One of his most recent accomplishments was his participation in efforts to create a new ballpark for the team. Starting in the 2009 season, the Clippers will play in a new $65 million stadium, Huntington Park. The new ballpark sits in Columbus’ Arena District near Nationwide Arena.

The Board of Trustees of the Clippers called on Ray to help produce and publish an “action and business plan” for a new stadium. “I’m really a trial lawyer,” he said. “And so I did the same thing that I do when I prepare for trial. I identified and assembled the best experts I could find as to each aspect of design, construction, funding, and financing of a ballpark.”

Ray said the result will likely to be the “finest minor league baseball park” in the country with nearly $50 million of the $65 million cost funded through private and corporate sources. “The current Franklin County commissioners have performed as exemplary partners on this public project,” he said.

The work with the stadiums and the Columbus Clippers comprises just a fraction of Ray’s successful career. He has served as lead counsel in more than 125 jury trials in state and federal courts and in 16 appearances in front of the Supreme Court of Ohio.

Ray has been recognized repeatedly during his more than 35 years as an attorney. He was named “Lawyer of the Year” in 1999 by Ohio Lawyers Weekly, he received the Columbus Bar Association’s Professionalism Award in 1997, and he was awarded the Distinguished Alumnus Award from Moritz in the 2006-07 school year.

He has served as president of the Columbus Bar Association, Franklin County Trial Lawyers Association, Ohio Academy of Trial Lawyers, and the Robert M. Duncan Chapter of American Inns of Court.  In July 2009, he will serve as president of the Columbus Bar Foundation, which supports a wide range of initiatives in furtherance of the justice system in Ohio.

And throughout it all, Ray and his wife, Carol, have been continual supporters of the Moritz College of Law. His leadership helped transform the College’s moot courtroom into a state-of-the-art facility that includes a digital evidence presentation system, five courtroom computer displays, plasma screens, video recording/projection systems, and upgraded lighting and sound systems. He and John C. McDonald ’61 co-chaired the committee that raised $350,000 to fund the project.

Ray said that he enjoys the direct benefit of the renovation because he uses it in his trial practice course that he teaches at Moritz.

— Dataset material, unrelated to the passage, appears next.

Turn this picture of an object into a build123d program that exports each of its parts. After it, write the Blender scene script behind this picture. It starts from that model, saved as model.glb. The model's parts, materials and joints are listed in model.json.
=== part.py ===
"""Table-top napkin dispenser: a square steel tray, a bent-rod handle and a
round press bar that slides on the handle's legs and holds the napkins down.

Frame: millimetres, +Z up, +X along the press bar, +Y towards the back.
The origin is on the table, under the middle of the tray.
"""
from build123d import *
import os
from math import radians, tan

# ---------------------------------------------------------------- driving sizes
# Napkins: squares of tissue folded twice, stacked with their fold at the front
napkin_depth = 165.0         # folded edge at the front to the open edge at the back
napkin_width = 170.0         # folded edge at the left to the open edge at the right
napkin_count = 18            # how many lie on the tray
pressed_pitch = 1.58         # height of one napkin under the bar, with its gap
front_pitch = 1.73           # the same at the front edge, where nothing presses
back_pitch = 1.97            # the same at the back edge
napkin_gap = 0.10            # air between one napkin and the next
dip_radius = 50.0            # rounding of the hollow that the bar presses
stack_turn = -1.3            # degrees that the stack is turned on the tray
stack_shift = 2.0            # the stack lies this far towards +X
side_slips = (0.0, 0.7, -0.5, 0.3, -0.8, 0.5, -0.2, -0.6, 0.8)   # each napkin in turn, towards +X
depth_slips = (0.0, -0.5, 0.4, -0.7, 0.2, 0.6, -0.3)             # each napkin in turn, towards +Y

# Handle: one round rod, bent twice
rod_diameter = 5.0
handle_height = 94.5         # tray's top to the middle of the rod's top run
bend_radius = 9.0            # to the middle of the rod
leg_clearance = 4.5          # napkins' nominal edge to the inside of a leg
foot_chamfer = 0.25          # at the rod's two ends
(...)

Since 2003, Ray has instructed an evening class during the fall semester.

“The students in my class don’t understand how inspiring they are to me,” he said. “I feel like I am the major beneficiary of the class. My students have actually re-enthused me about the practice of trial law. I enjoy the interaction, energy, and commitment from my students.”

His work inside the classroom has not gone unnoticed. He was recognized by the Ohio State Bar Association as the recipient of its Friend of Legal Education Award in 2005.

Ray is a longtime member of the College’s National Council, the dean’s alumni advisory group. He remains close with many of his law school classmates; he organized the golf outing for the 25th reunion of his law school class and served as chair of the committee for his law class’ 30th reunion.

He also has made a commitment to Moritz students in another way. He and his wife started the Frank and Carol Ray Scholarship at the law school that provides full three-year tuition for a Moritz student.

“Carol and I began to ruminate about what we would want to do to produce a personalized impact on the College,” he said. “We decided on a scholarship where identifiable individuals would benefit from assistance to attend the College and graduate free of debt.”

Ray said that he could not have been more proud of the first recipient of their scholarship, Carlton J. Willey ’08.  He said that it was a small thing that he could do to help the College that has meant so much to him, professionally and personally.

“After more than three decades of good fortune in the practice of law, it is inescapable that the opportunity to perform as a professional was made possible by the College of Law.”